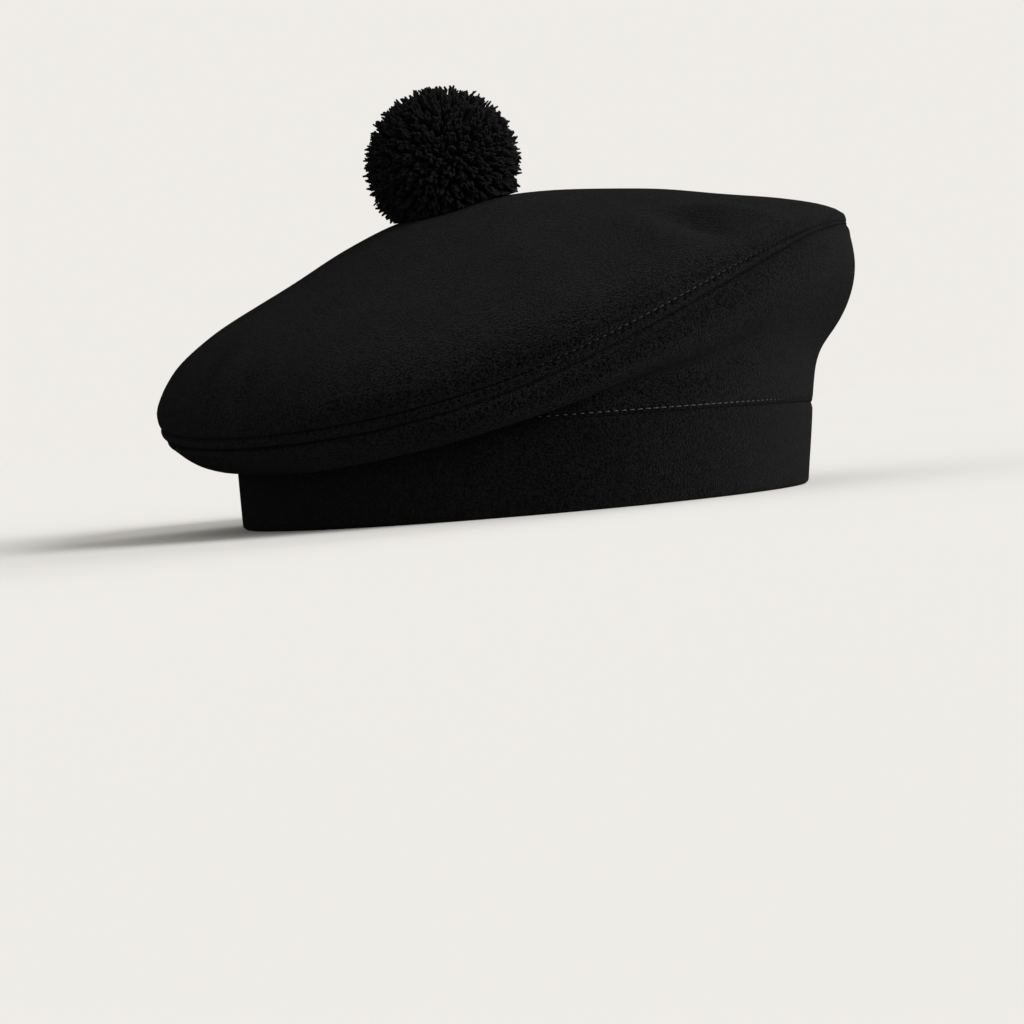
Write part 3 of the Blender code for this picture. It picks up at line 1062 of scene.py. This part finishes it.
class TAM_OT_pompom(bpy.types.Operator):
    """Build the pompom: a dense core and yarn ends gathered in tufts"""

    bl_idname = "tam.pompom"
    bl_label = "Pompom"

    def execute(self, context):
        _, _, yarn, colours, _ = settings()
        crown = self.crown_tree()
        middle = (POMPOM_LOW + POMPOM_HIGH) / 2
        half = (POMPOM_HIGH - POMPOM_LOW) / 2
        middle.z = POMPOM_HIGH.z - half.x
        centre = np.array(middle)
        reach = half.x
        tufts = self.spread(yarn.tufts, seed=5, jitter=0.35)
        ends = self.spread(yarn.strands, seed=9, jitter=0.5)
        shuffle = random.Random(21)
        bundle = TubeBundle()
        for end in ends:
            tuft = tufts[int(np.argmax(tufts @ end))]
            lean = end + (tuft - end) * yarn.gather
            lean /= np.linalg.norm(lean)
            length = reach * shuffle.uniform(*YARN_LENGTHS)
            path = []
            for share in YARN_PLACES:
                stray = np.array([shuffle.gauss(0.0, YARN_STRAY) for _ in range(3)])
                aside = end + (lean - end) * (share - LEAN_FROM) / (1 - LEAN_FROM) + stray
                path.append(self.above(crown, centre + aside * length * share))
            size = yarn.thickness * shuffle.uniform(0.8, 1.2) / 2
            bundle.add(path, YARN_SIDES, [size * width for width in YARN_WIDTHS])
        bundle.add_ball(centre, reach * CORE_SHARE)
        mesh = bundle.mesh("pompom_yarn", 1.0, 2 * math.pi)
        ball = put_in_scene("pompom_yarn", mesh, yarn_finish(colours.yarn))
        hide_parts("pompom")
        return {"FINISHED"}

    def spread(self, count, seed, jitter):
        """Directions spread evenly over a ball, a little shuffled."""
        shuffle = random.Random(seed)
        gap = math.sqrt(4 * math.pi / count)
        found = []
        for index in range(count):
            z = 1 - 2 * (index + 0.5) / count
            level = math.sqrt(1 - z * z)
            angle = index * math.pi * (3 - math.sqrt(5))
            point = np.array((level * math.cos(angle), level * math.sin(angle), z))
            point += np.array([shuffle.uniform(-1.0, 1.0) for _ in range(3)]) * gap * jitter
            found.append(point / np.linalg.norm(point))
        return np.array(found)

    def crown_tree(self):
        """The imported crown, for finding its height."""
        solid = frame["nodes"]["crown_top"].data
        corners = [v.co for v in solid.vertices]
        return BVHTree.FromPolygons(corners, [p.vertices[:] for p in solid.polygons])

    def above(self, crown, point):
        """The point, lifted to just over the crown where it lies lower."""
        place = crown.ray_cast(Vector((point[0], point[1], 1.0)), Vector((0.0, 0.0, -1.0)))[0]
        if place and point[2] < place.z + CLEARANCE:
            return np.array((point[0], point[1], place.z + CLEARANCE))
        return point


class TAM_PT_panel(bpy.types.Panel):
    """Lists the steps that build the hat"""

    bl_label = "Tam O'Shanter"
    bl_idname = "TAM_PT_panel"
    bl_space_type = "VIEW_3D"
    bl_region_type = "UI"
    bl_category = "Tam"

    def draw(self, context):
        layout = self.layout
        for step in OPERATORS:
            layout.operator(step.bl_idname)
        for group in settings():
            box = layout.box()
            for name in group.bl_rna.properties.keys():
                if name not in ("rna_type", "name"):
                    box.prop(group, name)


OPERATORS = (
    TAM_OT_stage,
    TAM_OT_headband,
    TAM_OT_under_panel,
    TAM_OT_top_panel,
    TAM_OT_pompom,
)
GROUPS = {
    "tam_sizes": TamSizes,
    "tam_stitches": TamStitches,
    "tam_yarn": TamYarn,
    "tam_colours": TamColours,
    "tam_studio": TamStudio,
}


def register():
    for group in GROUPS.values():
        bpy.utils.register_class(group)
    for step in (*OPERATORS, TAM_PT_panel):
        bpy.utils.register_class(step)
    for name, group in GROUPS.items():
        setattr(bpy.types.Scene, name, PointerProperty(type=group))


def unregister():
    for name in GROUPS:
        delattr(bpy.types.Scene, name)
    for step in (*OPERATORS, TAM_PT_panel, *GROUPS.values()):
        bpy.utils.unregister_class(step)


def main():
    register()
    bpy.ops.tam.stage()
    bpy.ops.tam.headband()
    bpy.ops.tam.under_panel()
    bpy.ops.tam.top_panel()
    bpy.ops.tam.pompom()


if __name__ == "__main__":
    main()
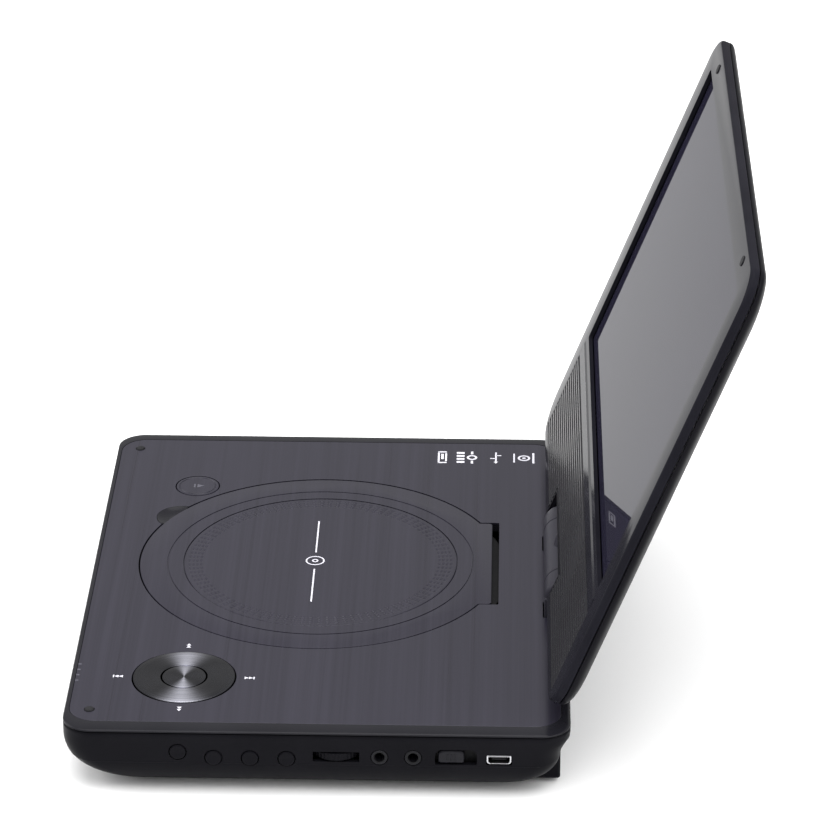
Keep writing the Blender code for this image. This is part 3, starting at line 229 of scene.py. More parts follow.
CASE = plastic("case_plastic", (0.0048, 0.0047, 0.0062), (0.0068, 0.0066, 0.0086), (0.34, 0.44), 3200, 0.012,
               shine=0.08, ior=1.3)
HINGE = plastic("hinge_plastic", (0.022, 0.021, 0.028), (0.028, 0.027, 0.036), (0.34, 0.44), 3200, 0.012,
                shine=0.1)
RIM = plastic("rim_gloss", (0.008, 0.0078, 0.0105), (0.011, 0.0108, 0.014), (0.16, 0.24), 900, 0.004, 0.3,
              shine=0.2, ior=1.35)
BEZEL = plastic("bezel_gloss", (0.009, 0.0088, 0.012), (0.013, 0.0127, 0.017), (0.1, 0.16), 500, 0.003, 0.3,
                shine=0.3, ior=1.08)
GLASS = plastic("display_glass", (0.012, 0.011, 0.021), (0.014, 0.013, 0.024), (0.015, 0.03), 120, 0.001, 0.1,
                shine=0.5, ior=1.065)
GRILLE = plastic("grille_plastic", (0.007, 0.0068, 0.0088), (0.01, 0.0097, 0.0125), (0.22, 0.3), 2600,
                 0.006, 0.4, ior=1.35)
DECK_FINISH = brushed("brushed_deck", (0.0135, 0.0123, 0.0205), (0.0225, 0.0208, 0.032), (0.26, 0.36), 5,
                      0.1, 0.05)
# finish of the nav ring and its middle key, with painted highlight wedges in its base colour
SPUN_WITH_PAINTED_HIGHLIGHT = spun_with_painted_highlight("spun_metal_painted_highlight", (0.06, 0.06, 0.068), (NAV_X, NAV_Y))
STEEL = plastic("plain_steel", (0.42, 0.42, 0.44), (0.55, 0.55, 0.57), (0.22, 0.34), 1500, 0.006, 0.4,
                metallic=1.0)
RUBBER = plastic("soft_rubber", (0.01, 0.01, 0.011), (0.02, 0.02, 0.022), (0.6, 0.8), 1800, 0.05, 0.7)
PRINT = plastic("white_print", (0.55, 0.54, 0.6), (0.68, 0.67, 0.73), (0.4, 0.5), 2000, 0.004, 0.2)
FAINT = plastic("faint_print", (0.075, 0.073, 0.09), (0.1, 0.098, 0.12), (0.4, 0.5), 2000, 0.004, 0.2)
DARK = plastic("dark_inside", (0.004, 0.004, 0.005), (0.007, 0.007, 0.008), (0.5, 0.7), 1200, 0.02)
GREY = plastic("well_plastic", (0.03, 0.03, 0.034), (0.045, 0.045, 0.05), (0.4, 0.5), 2200, 0.02)
BOARD = plastic("solder_mask", (0.01, 0.07, 0.03), (0.015, 0.1, 0.045), (0.35, 0.5), 800, 0.03)
CELL = plastic("battery_wrap", (0.02, 0.06, 0.18), (0.03, 0.08, 0.24), (0.25, 0.35), 600, 0.02)
LENS = plastic("coated_lens", (0.03, 0.08, 0.28), (0.05, 0.1, 0.36), (0.02, 0.05), 300, 0.001, 0.1)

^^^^

Print the listing above in full, exactly as it is.

Written response
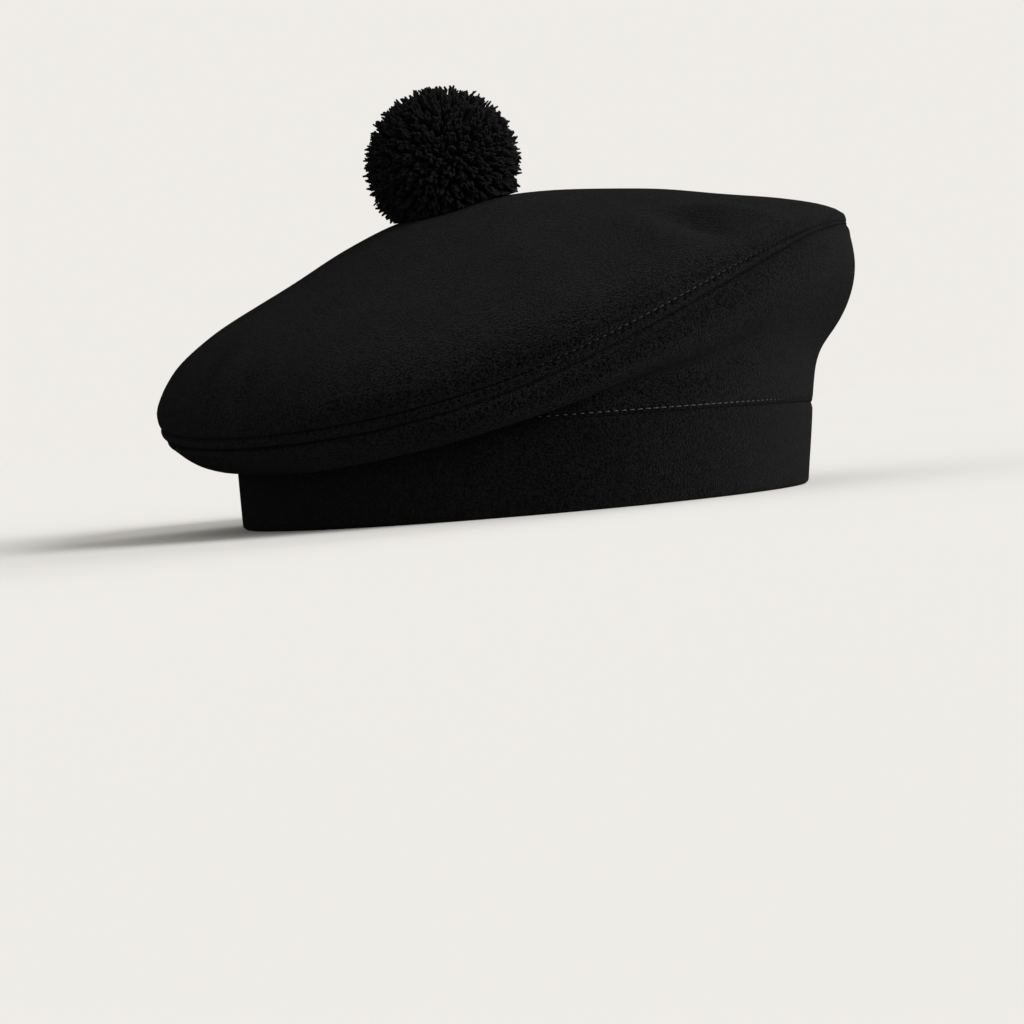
Write part 3 of the Blender code for this picture. It picks up at line 1062 of scene.py. This part finishes it.
class TAM_OT_pompom(bpy.types.Operator):
    """Build the pompom: a dense core and yarn ends gathered in tufts"""

    bl_idname = "tam.pompom"
    bl_label = "Pompom"

    def execute(self, context):
        _, _, yarn, colours, _ = settings()
        crown = self.crown_tree()
        middle = (POMPOM_LOW + POMPOM_HIGH) / 2
        half = (POMPOM_HIGH - POMPOM_LOW) / 2
        middle.z = POMPOM_HIGH.z - half.x
        centre = np.array(middle)
        reach = half.x
        tufts = self.spread(yarn.tufts, seed=5, jitter=0.35)
        ends = self.spread(yarn.strands, seed=9, jitter=0.5)
        shuffle = random.Random(21)
        bundle = TubeBundle()
        for end in ends:
            tuft = tufts[int(np.argmax(tufts @ end))]
            lean = end + (tuft - end) * yarn.gather
            lean /= np.linalg.norm(lean)
            length = reach * shuffle.uniform(*YARN_LENGTHS)
            path = []
            for share in YARN_PLACES:
                stray = np.array([shuffle.gauss(0.0, YARN_STRAY) for _ in range(3)])
                aside = end + (lean - end) * (share - LEAN_FROM) / (1 - LEAN_FROM) + stray
                path.append(self.above(crown, centre + aside * length * share))
            size = yarn.thickness * shuffle.uniform(0.8, 1.2) / 2
            bundle.add(path, YARN_SIDES, [size * width for width in YARN_WIDTHS])
        bundle.add_ball(centre, reach * CORE_SHARE)
        mesh = bundle.mesh("pompom_yarn", 1.0, 2 * math.pi)
        ball = put_in_scene("pompom_yarn", mesh, yarn_finish(colours.yarn))
        hide_parts("pompom")
        return {"FINISHED"}

    def spread(self, count, seed, jitter):
        """Directions spread evenly over a ball, a little shuffled."""
        shuffle = random.Random(seed)
        gap = math.sqrt(4 * math.pi / count)
        found = []
        for index in range(count):
            z = 1 - 2 * (index + 0.5) / count
            level = math.sqrt(1 - z * z)
            angle = index * math.pi * (3 - math.sqrt(5))
            point = np.array((level * math.cos(angle), level * math.sin(angle), z))
            point += np.array([shuffle.uniform(-1.0, 1.0) for _ in range(3)]) * gap * jitter
            found.append(point / np.linalg.norm(point))
        return np.array(found)

    def crown_tree(self):
        """The imported crown, for finding its height."""
        solid = frame["nodes"]["crown_top"].data
        corners = [v.co for v in solid.vertices]
        return BVHTree.FromPolygons(corners, [p.vertices[:] for p in solid.polygons])

    def above(self, crown, point):
        """The point, lifted to just over the crown where it lies lower."""
        place = crown.ray_cast(Vector((point[0], point[1], 1.0)), Vector((0.0, 0.0, -1.0)))[0]
        if place and point[2] < place.z + CLEARANCE:
            return np.array((point[0], point[1], place.z + CLEARANCE))
        return point


class TAM_PT_panel(bpy.types.Panel):
    """Lists the steps that build the hat"""

    bl_label = "Tam O'Shanter"
    bl_idname = "TAM_PT_panel"
    bl_space_type = "VIEW_3D"
    bl_region_type = "UI"
    bl_category = "Tam"

    def draw(self, context):
        layout = self.layout
        for step in OPERATORS:
            layout.operator(step.bl_idname)
        for group in settings():
            box = layout.box()
            for name in group.bl_rna.properties.keys():
                if name not in ("rna_type", "name"):
                    box.prop(group, name)


OPERATORS = (
    TAM_OT_stage,
    TAM_OT_headband,
    TAM_OT_under_panel,
    TAM_OT_top_panel,
    TAM_OT_pompom,
)
GROUPS = {
    "tam_sizes": TamSizes,
    "tam_stitches": TamStitches,
    "tam_yarn": TamYarn,
    "tam_colours": TamColours,
    "tam_studio": TamStudio,
}


def register():
    for group in GROUPS.values():
        bpy.utils.register_class(group)
    for step in (*OPERATORS, TAM_PT_panel):
        bpy.utils.register_class(step)
    for name, group in GROUPS.items():
        setattr(bpy.types.Scene, name, PointerProperty(type=group))


def unregister():
    for name in GROUPS:
        delattr(bpy.types.Scene, name)
    for step in (*OPERATORS, TAM_PT_panel, *GROUPS.values()):
        bpy.utils.unregister_class(step)


def main():
    register()
    bpy.ops.tam.stage()
    bpy.ops.tam.headband()
    bpy.ops.tam.under_panel()
    bpy.ops.tam.top_panel()
    bpy.ops.tam.pompom()


if __name__ == "__main__":
    main()
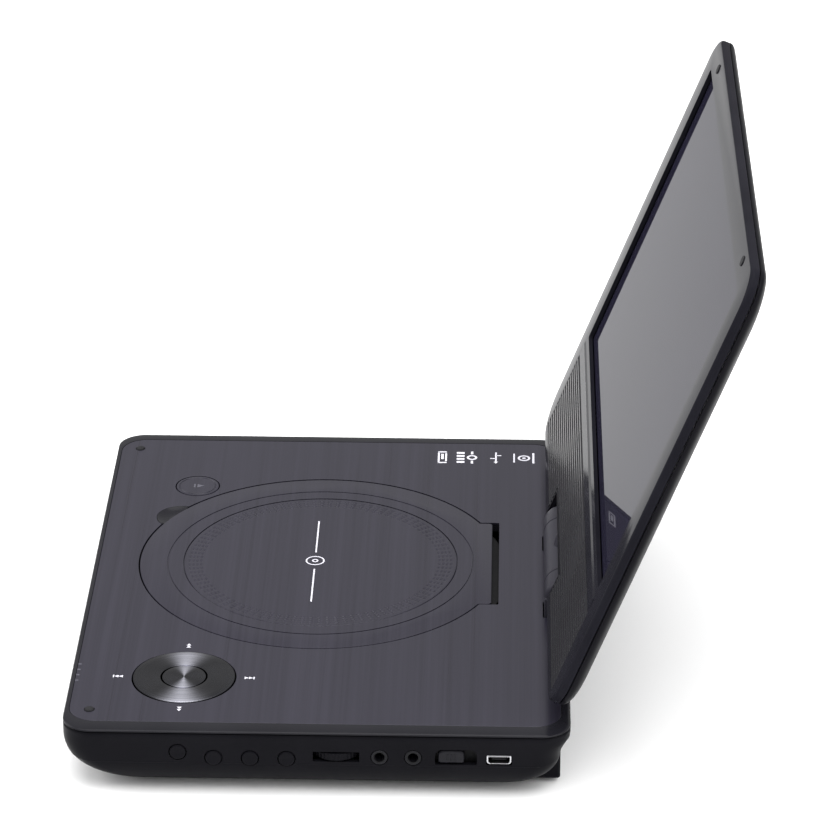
Keep writing the Blender code for this image. This is part 3, starting at line 229 of scene.py. More parts follow.
CASE = plastic("case_plastic", (0.0048, 0.0047, 0.0062), (0.0068, 0.0066, 0.0086), (0.34, 0.44), 3200, 0.012,
               shine=0.08, ior=1.3)
HINGE = plastic("hinge_plastic", (0.022, 0.021, 0.028), (0.028, 0.027, 0.036), (0.34, 0.44), 3200, 0.012,
                shine=0.1)
RIM = plastic("rim_gloss", (0.008, 0.0078, 0.0105), (0.011, 0.0108, 0.014), (0.16, 0.24), 900, 0.004, 0.3,
              shine=0.2, ior=1.35)
BEZEL = plastic("bezel_gloss", (0.009, 0.0088, 0.012), (0.013, 0.0127, 0.017), (0.1, 0.16), 500, 0.003, 0.3,
                shine=0.3, ior=1.08)
GLASS = plastic("display_glass", (0.012, 0.011, 0.021), (0.014, 0.013, 0.024), (0.015, 0.03), 120, 0.001, 0.1,
                shine=0.5, ior=1.065)
GRILLE = plastic("grille_plastic", (0.007, 0.0068, 0.0088), (0.01, 0.0097, 0.0125), (0.22, 0.3), 2600,
                 0.006, 0.4, ior=1.35)
DECK_FINISH = brushed("brushed_deck", (0.0135, 0.0123, 0.0205), (0.0225, 0.0208, 0.032), (0.26, 0.36), 5,
                      0.1, 0.05)
# finish of the nav ring and its middle key, with painted highlight wedges in its base colour
SPUN_WITH_PAINTED_HIGHLIGHT = spun_with_painted_highlight("spun_metal_painted_highlight", (0.06, 0.06, 0.068), (NAV_X, NAV_Y))
STEEL = plastic("plain_steel", (0.42, 0.42, 0.44), (0.55, 0.55, 0.57), (0.22, 0.34), 1500, 0.006, 0.4,
                metallic=1.0)
RUBBER = plastic("soft_rubber", (0.01, 0.01, 0.011), (0.02, 0.02, 0.022), (0.6, 0.8), 1800, 0.05, 0.7)
PRINT = plastic("white_print", (0.55, 0.54, 0.6), (0.68, 0.67, 0.73), (0.4, 0.5), 2000, 0.004, 0.2)
FAINT = plastic("faint_print", (0.075, 0.073, 0.09), (0.1, 0.098, 0.12), (0.4, 0.5), 2000, 0.004, 0.2)
DARK = plastic("dark_inside", (0.004, 0.004, 0.005), (0.007, 0.007, 0.008), (0.5, 0.7), 1200, 0.02)
GREY = plastic("well_plastic", (0.03, 0.03, 0.034), (0.045, 0.045, 0.05), (0.4, 0.5), 2200, 0.02)
BOARD = plastic("solder_mask", (0.01, 0.07, 0.03), (0.015, 0.1, 0.045), (0.35, 0.5), 800, 0.03)
CELL = plastic("battery_wrap", (0.02, 0.06, 0.18), (0.03, 0.08, 0.24), (0.25, 0.35), 600, 0.02)
LENS = plastic("coated_lens", (0.03, 0.08, 0.28), (0.05, 0.1, 0.36), (0.02, 0.05), 300, 0.001, 0.1)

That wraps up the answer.